I have sought to explain to the honourable member that it is not just the case of land tax, it is also the case with stamp duty and payroll tax. The simple explanation is—as I have just given, to anyone who is out there, a mum-and-dad investor—if ultimately you as an individual or you and your business partner control a group of companies, that is, you control the decisions, whether it be through other companies or directly, if you have a controlling interest in a particular company, and that company then has a controlling interest in another company, and that interest has another controlling interest in another company, and it is the fourth layer of company that actually owns the land, then you actually control that particular company. That is the simple explanation.
If you have effective control—and that might not be the precise legal explanation, but if you want to talk about a layperson's explanation of it—and they are related companies, then you are aggregated in all the other jurisdictions and you will be aggregated in South Australia. I do not think you can get any simpler explanation than that. The actual drafting, as the member has quoted, is much more complicated and complex because the lawyers have to draft it to cover for all circumstances.

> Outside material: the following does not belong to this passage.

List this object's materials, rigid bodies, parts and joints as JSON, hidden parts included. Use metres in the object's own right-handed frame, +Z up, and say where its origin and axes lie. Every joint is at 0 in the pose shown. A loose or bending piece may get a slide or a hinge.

But as I said yesterday and I say again today, if you look at the ownership structures that currently exist in South Australia, it looks like noodle nation in some circumstances, where, ultimately, you trace the company or entity that owns the land back through three or four various layers of other ownership entities before you find out who it is that actually controls all these particular companies. The complicated tax law has to cater for all those sets of circumstances.